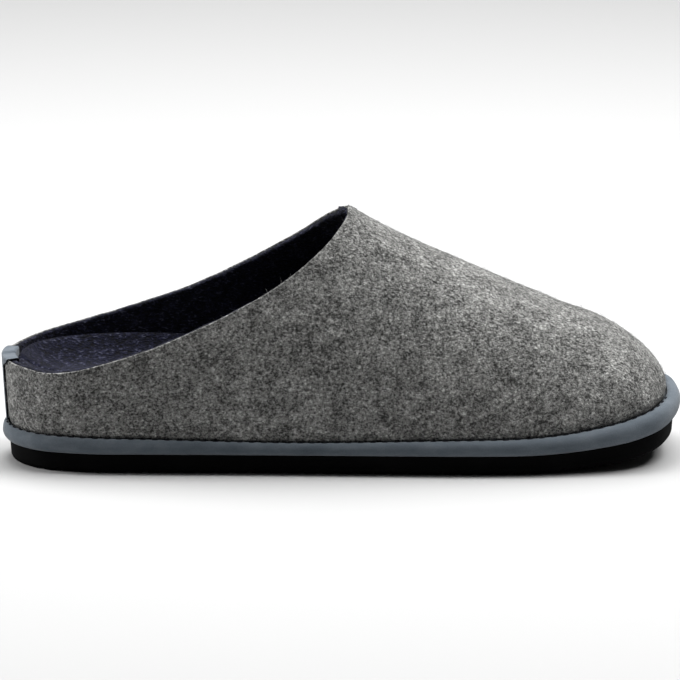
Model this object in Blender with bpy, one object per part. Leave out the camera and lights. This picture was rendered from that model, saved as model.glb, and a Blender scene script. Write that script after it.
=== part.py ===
"""Open-backed felt slipper for the right foot.

The toe points along +X, the outer side of the foot is -Y and the sole stands on Z = 0.
A black rubber outsole carries a suede-wrapped platform, the moulded felt upper stands on
the platform, a contoured footbed fills the bottom of the upper, and a suede strip covers
the back of the heel and folds over the topline.
"""

import math
from collections import namedtuple

import bmesh
import bpy
import numpy as np

# Driving sizes, in metres.
SOLE_LENGTH = 0.2855  # platform, from the back of the heel to the tip of the toe
BALL_WIDTH = 0.104  # platform, across the ball of the foot
INSTEP_HEIGHT = 0.1048  # floor to the ridge of the upper at the throat
HEEL_HEIGHT = 0.0435  # floor to the topline at the back of the heel
THROAT_PLACE = 0.1455  # back of the platform to the throat, where the topline closes
FELT_THICKNESS = 0.004  # grey felt bonded to its lining felt
OUTSOLE_THICKNESS = 0.0079
PLATFORM_THICKNESS = 0.0068  # before the shares of its table
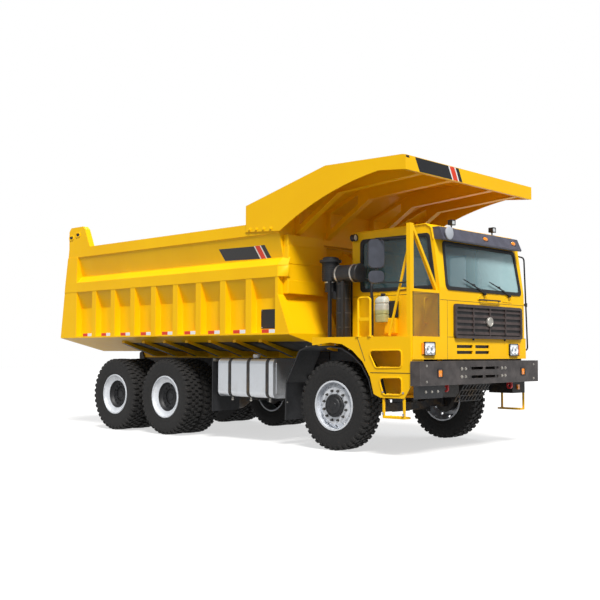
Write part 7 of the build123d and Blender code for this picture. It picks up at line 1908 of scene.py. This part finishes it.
def set_world():
    """White where it is seen, softer where it lights."""
    world = bpy.data.worlds.new("studio")
    bpy.context.scene.world = world
    world.use_nodes = True
    tree = world.node_tree
    tree.nodes.clear()
    path = tree.nodes.new("ShaderNodeLightPath")
    light = tree.nodes.new("ShaderNodeBackground")
    light.inputs["Color"].default_value = (0.92, 0.96, 1.0, 1)
    light.inputs["Strength"].default_value = 0.5
    white = tree.nodes.new("ShaderNodeBackground")
    white.inputs["Color"].default_value = (1, 1, 1, 1)
    white.inputs["Strength"].default_value = 1.0
    seen = tree.nodes.new("ShaderNodeMath")
    seen.operation = "MAXIMUM"
    tree.links.new(path.outputs["Is Camera Ray"], seen.inputs[0])
    tree.links.new(path.outputs["Is Transmission Ray"], seen.inputs[1])
    mixed = tree.nodes.new("ShaderNodeMixShader")
    out = tree.nodes.new("ShaderNodeOutputWorld")
    tree.links.new(seen.outputs[0], mixed.inputs[0])
    tree.links.new(light.outputs[0], mixed.inputs[1])
    tree.links.new(white.outputs[0], mixed.inputs[2])
    tree.links.new(mixed.outputs[0], out.inputs["Surface"])


def set_lamp(name, heading, strength, angle, colour=(1, 1, 1)):
    """Sun lamp that shines along a heading."""
    data = bpy.data.lights.new(name, "SUN")
    data.energy = strength
    data.angle = math.radians(angle)
    data.color = colour
    lamp = bpy.data.objects.new(name, data)
    lamp.rotation_mode = "QUATERNION"
    lamp.rotation_quaternion = Vector(heading).to_track_quat("-Z", "Y")
    bpy.context.scene.collection.objects.link(lamp)


def set_light():
    """High key light from ahead and a little from the truck's right, and a fill from its rear left."""
    set_lamp("key", (0.36, 0.5, -0.79), 4.4, 16, (1.0, 0.98, 0.95))
    set_lamp("fill", (-0.6, -0.5, -0.62), 1.0, 25)


dress_nodes()
fit_tyres()
fit_front_hubs()
fit_rear_hubs()
fit_windows()
fit_grille()
fit_headlamps()
fit_marker_lamps()
fit_cab_trim()
fit_bumper()
fit_ladder()
fit_rails()
fit_mirrors()
fit_air_cleaner()
fit_bottle()
fit_tank()
fit_stripes()
fit_reflectors()
fit_bed_welds()
fit_front_covers()
fit_rub_ends()
fit_canopy()
fit_gate_ears()
fit_tailgate()
fit_seats()
fit_dash()
fit_cab_right()
fit_door()
fit_wipers()
fit_front_lower()
fit_springs()
fit_brakes()
fit_driveline()
fit_frame()
fit_mudguards()
fit_splash_panels()
fit_hydraulics()
fit_steering()
fit_tail_lamps()
set_camera()
set_floor()
set_world()
set_light()

scene = bpy.context.scene
scene.view_settings.view_transform = "Standard"
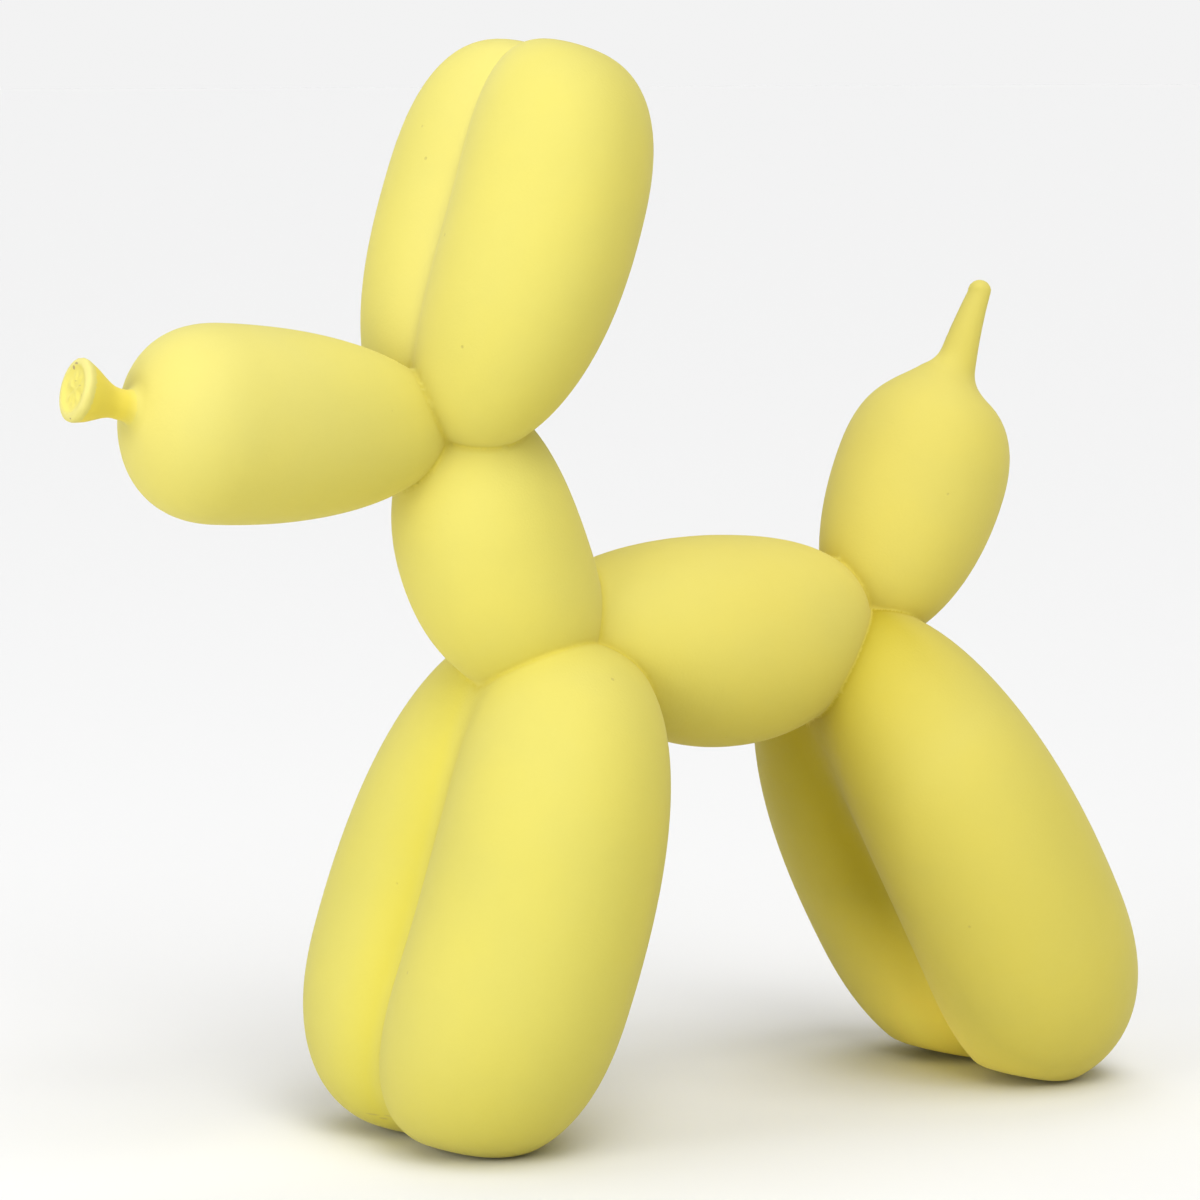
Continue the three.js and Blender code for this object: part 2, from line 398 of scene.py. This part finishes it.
def outside_skin(points):
    """How far each point is outside the whole figure, creases and flat feet included."""
    outside, *others = forms(points)
    for other in others:
        outside = soft_min(outside, other, crease_fillet)
    outside = soft_min(outside, outside_nozzle(points), nozzle_fillet)
    forward = risen(points[:, 0] - tail["end"].x, nipple_front_rise)
    fillet = between(nipple_back_fillet, nipple_front_fillet, forward)
    outside = soft_min(outside, outside_nipple(points), fillet)
    toe = np.where(points[:, 0] < between_feet, front_toe, hind_toe)
    toes = ((toe - points[:, 0]) * toe_rise - points[:, 2]) / math.hypot(1, toe_rise)
    heels = ((points[:, 0] - hind_heel) * heel_rise - points[:, 2]) / math.hypot(1, heel_rise)
    outside = soft_max(outside, toes, foot_fillet)
    outside = soft_max(outside, heels, foot_fillet)
    return soft_max(outside, -points[:, 2], foot_fillet)


def outward(points, step=0.0001):
    """Which way the skin faces at each point, and how steeply the distance grows there."""
    slope = np.empty_like(points)
    for axis in range(3):
        nudge = np.zeros(3)
        nudge[axis] = step
        rise = outside_skin(points + nudge) - outside_skin(points - nudge)
        slope[:, axis] = rise / (2 * step)
    return slope


def laid_on_skin(points, rounds=3):
    """The points, moved onto the figure's own surface."""
    for _ in range(rounds):
        slope = outward(points)
        steep = np.maximum((slope**2).sum(1), least_steepness)
        points = points - slope * (outside_skin(points) / steep)[:, None]
    return points


def places(bm):
    return np.array([point.co for point in bm.verts])


def put(bm, points):
    for point, place in zip(bm.verts, points):
        point.co = place


def crease_nearness(points):
    """How nearly two of the figure's forms are equally close, in metres of difference."""
    every = np.sort(forms(points) + [outside_nozzle(points), outside_nipple(points)], axis=0)
    return every[1] - every[0]


# The skin is laid on the curves, and made finer at the creases, the nozzle and the nipple
skin = bmesh.new()
skin.from_mesh(skin_mesh)
put(skin, laid_on_skin(places(skin)))
nozzle_middle = np.array(snout["end"]) + [-nozzle_length / 2, 0, nozzle_raise]
nipple_middle = np.array(tail["end"]) + [nipple_lean * nipple_length / 2, 0, nipple_length / 2]
nozzle_reach = nozzle_length * 0.9
nipple_reach = nipple_length * 0.62
ear_crown = 0.228
wide_band = 0.0030
narrow_band = 0.0012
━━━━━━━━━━
■ **Short task**
Each line of the material should be duplicated exactly, please.

■ **Result of the exercise**
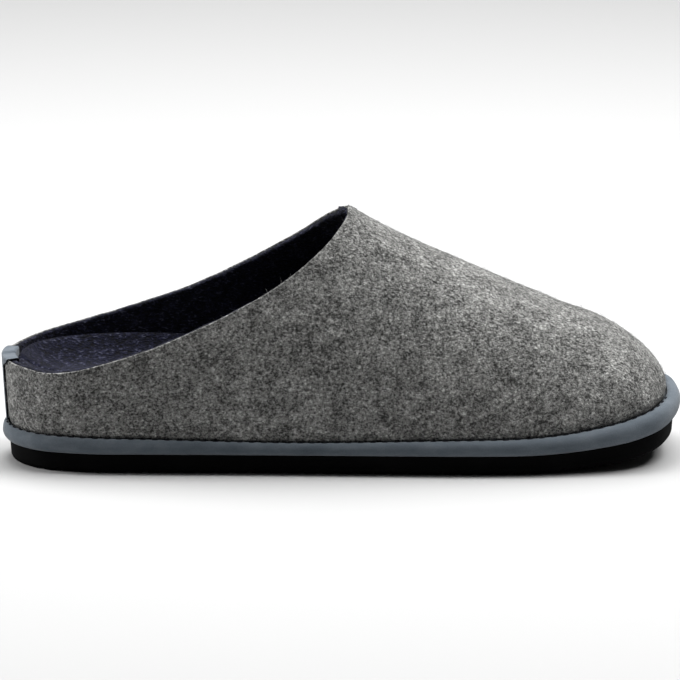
Model this object in Blender with bpy, one object per part. Leave out the camera and lights. This picture was rendered from that model, saved as model.glb, and a Blender scene script. Write that script after it.
=== part.py ===
"""Open-backed felt slipper for the right foot.

The toe points along +X, the outer side of the foot is -Y and the sole stands on Z = 0.
A black rubber outsole carries a suede-wrapped platform, the moulded felt upper stands on
the platform, a contoured footbed fills the bottom of the upper, and a suede strip covers
the back of the heel and folds over the topline.
"""

import math
from collections import namedtuple

import bmesh
import bpy
import numpy as np

# Driving sizes, in metres.
SOLE_LENGTH = 0.2855  # platform, from the back of the heel to the tip of the toe
BALL_WIDTH = 0.104  # platform, across the ball of the foot
INSTEP_HEIGHT = 0.1048  # floor to the ridge of the upper at the throat
HEEL_HEIGHT = 0.0435  # floor to the topline at the back of the heel
THROAT_PLACE = 0.1455  # back of the platform to the throat, where the topline closes
FELT_THICKNESS = 0.004  # grey felt bonded to its lining felt
OUTSOLE_THICKNESS = 0.0079
PLATFORM_THICKNESS = 0.0068  # before the shares of its table
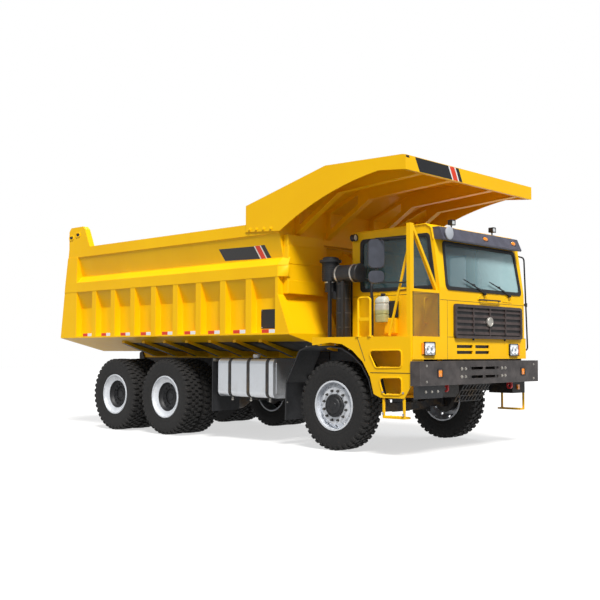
Write part 7 of the build123d and Blender code for this picture. It picks up at line 1908 of scene.py. This part finishes it.
def set_world():
    """White where it is seen, softer where it lights."""
    world = bpy.data.worlds.new("studio")
    bpy.context.scene.world = world
    world.use_nodes = True
    tree = world.node_tree
    tree.nodes.clear()
    path = tree.nodes.new("ShaderNodeLightPath")
    light = tree.nodes.new("ShaderNodeBackground")
    light.inputs["Color"].default_value = (0.92, 0.96, 1.0, 1)
    light.inputs["Strength"].default_value = 0.5
    white = tree.nodes.new("ShaderNodeBackground")
    white.inputs["Color"].default_value = (1, 1, 1, 1)
    white.inputs["Strength"].default_value = 1.0
    seen = tree.nodes.new("ShaderNodeMath")
    seen.operation = "MAXIMUM"
    tree.links.new(path.outputs["Is Camera Ray"], seen.inputs[0])
    tree.links.new(path.outputs["Is Transmission Ray"], seen.inputs[1])
    mixed = tree.nodes.new("ShaderNodeMixShader")
    out = tree.nodes.new("ShaderNodeOutputWorld")
    tree.links.new(seen.outputs[0], mixed.inputs[0])
    tree.links.new(light.outputs[0], mixed.inputs[1])
    tree.links.new(white.outputs[0], mixed.inputs[2])
    tree.links.new(mixed.outputs[0], out.inputs["Surface"])


def set_lamp(name, heading, strength, angle, colour=(1, 1, 1)):
    """Sun lamp that shines along a heading."""
    data = bpy.data.lights.new(name, "SUN")
    data.energy = strength
    data.angle = math.radians(angle)
    data.color = colour
    lamp = bpy.data.objects.new(name, data)
    lamp.rotation_mode = "QUATERNION"
    lamp.rotation_quaternion = Vector(heading).to_track_quat("-Z", "Y")
    bpy.context.scene.collection.objects.link(lamp)


def set_light():
    """High key light from ahead and a little from the truck's right, and a fill from its rear left."""
    set_lamp("key", (0.36, 0.5, -0.79), 4.4, 16, (1.0, 0.98, 0.95))
    set_lamp("fill", (-0.6, -0.5, -0.62), 1.0, 25)


dress_nodes()
fit_tyres()
fit_front_hubs()
fit_rear_hubs()
fit_windows()
fit_grille()
fit_headlamps()
fit_marker_lamps()
fit_cab_trim()
fit_bumper()
fit_ladder()
fit_rails()
fit_mirrors()
fit_air_cleaner()
fit_bottle()
fit_tank()
fit_stripes()
fit_reflectors()
fit_bed_welds()
fit_front_covers()
fit_rub_ends()
fit_canopy()
fit_gate_ears()
fit_tailgate()
fit_seats()
fit_dash()
fit_cab_right()
fit_door()
fit_wipers()
fit_front_lower()
fit_springs()
fit_brakes()
fit_driveline()
fit_frame()
fit_mudguards()
fit_splash_panels()
fit_hydraulics()
fit_steering()
fit_tail_lamps()
set_camera()
set_floor()
set_world()
set_light()

scene = bpy.context.scene
scene.view_settings.view_transform = "Standard"
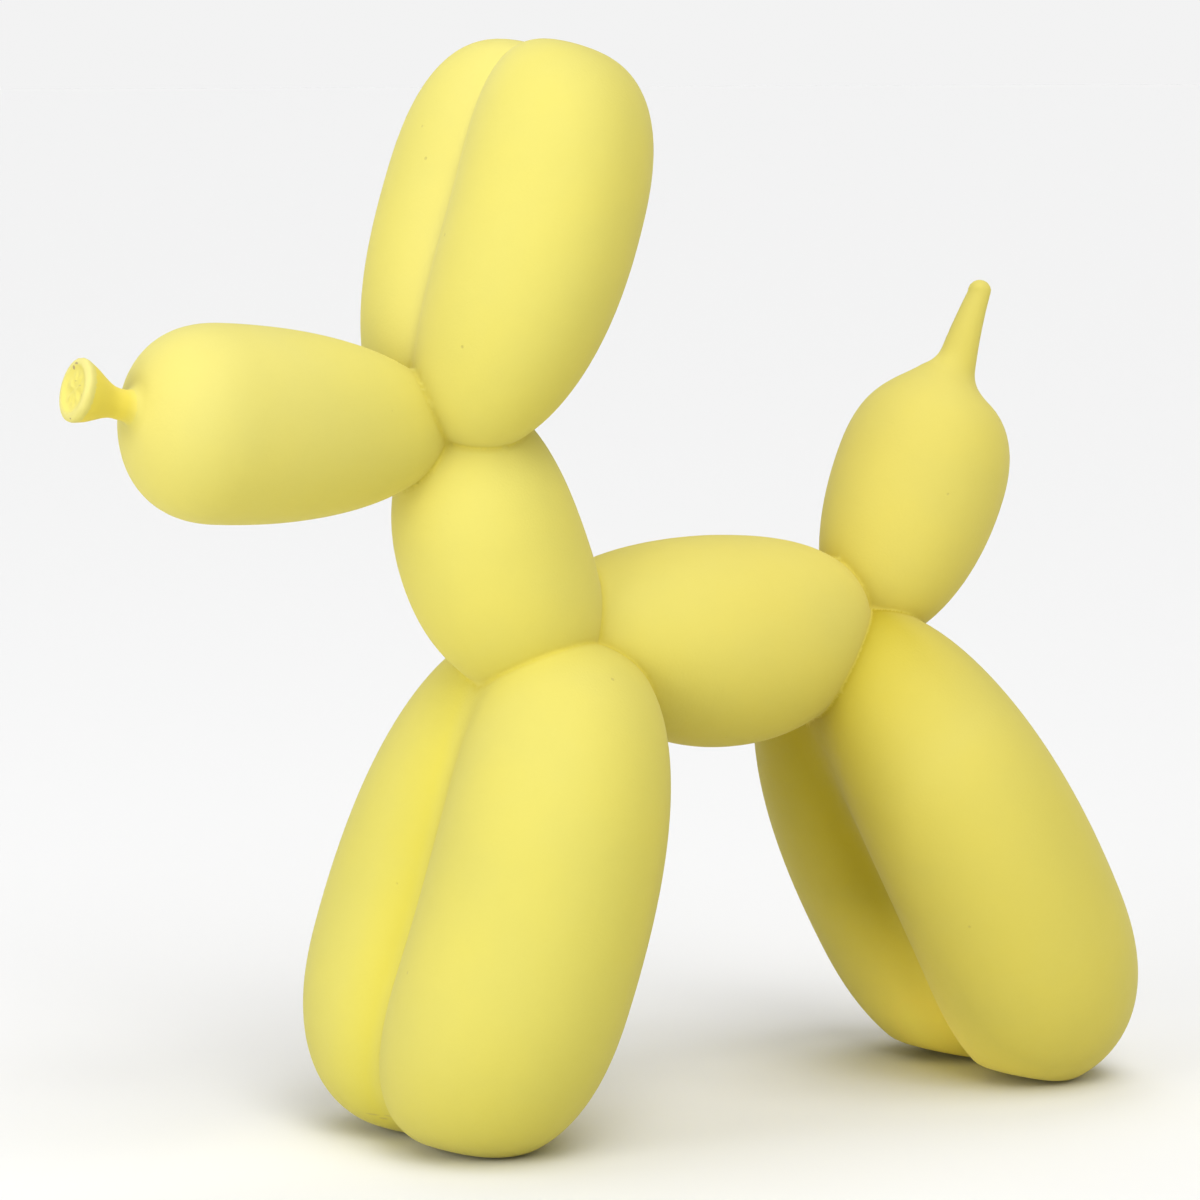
Continue the three.js and Blender code for this object: part 2, from line 398 of scene.py. This part finishes it.
def outside_skin(points):
    """How far each point is outside the whole figure, creases and flat feet included."""
    outside, *others = forms(points)
    for other in others:
        outside = soft_min(outside, other, crease_fillet)
    outside = soft_min(outside, outside_nozzle(points), nozzle_fillet)
    forward = risen(points[:, 0] - tail["end"].x, nipple_front_rise)
    fillet = between(nipple_back_fillet, nipple_front_fillet, forward)
    outside = soft_min(outside, outside_nipple(points), fillet)
    toe = np.where(points[:, 0] < between_feet, front_toe, hind_toe)
    toes = ((toe - points[:, 0]) * toe_rise - points[:, 2]) / math.hypot(1, toe_rise)
    heels = ((points[:, 0] - hind_heel) * heel_rise - points[:, 2]) / math.hypot(1, heel_rise)
    outside = soft_max(outside, toes, foot_fillet)
    outside = soft_max(outside, heels, foot_fillet)
    return soft_max(outside, -points[:, 2], foot_fillet)


def outward(points, step=0.0001):
    """Which way the skin faces at each point, and how steeply the distance grows there."""
    slope = np.empty_like(points)
    for axis in range(3):
        nudge = np.zeros(3)
        nudge[axis] = step
        rise = outside_skin(points + nudge) - outside_skin(points - nudge)
        slope[:, axis] = rise / (2 * step)
    return slope


def laid_on_skin(points, rounds=3):
    """The points, moved onto the figure's own surface."""
    for _ in range(rounds):
        slope = outward(points)
        steep = np.maximum((slope**2).sum(1), least_steepness)
        points = points - slope * (outside_skin(points) / steep)[:, None]
    return points


def places(bm):
    return np.array([point.co for point in bm.verts])


def put(bm, points):
    for point, place in zip(bm.verts, points):
        point.co = place


def crease_nearness(points):
    """How nearly two of the figure's forms are equally close, in metres of difference."""
    every = np.sort(forms(points) + [outside_nozzle(points), outside_nipple(points)], axis=0)
    return every[1] - every[0]


# The skin is laid on the curves, and made finer at the creases, the nozzle and the nipple
skin = bmesh.new()
skin.from_mesh(skin_mesh)
put(skin, laid_on_skin(places(skin)))
nozzle_middle = np.array(snout["end"]) + [-nozzle_length / 2, 0, nozzle_raise]
nipple_middle = np.array(tail["end"]) + [nipple_lean * nipple_length / 2, 0, nipple_length / 2]
nozzle_reach = nozzle_length * 0.9
nipple_reach = nipple_length * 0.62
ear_crown = 0.228
wide_band = 0.0030
narrow_band = 0.0012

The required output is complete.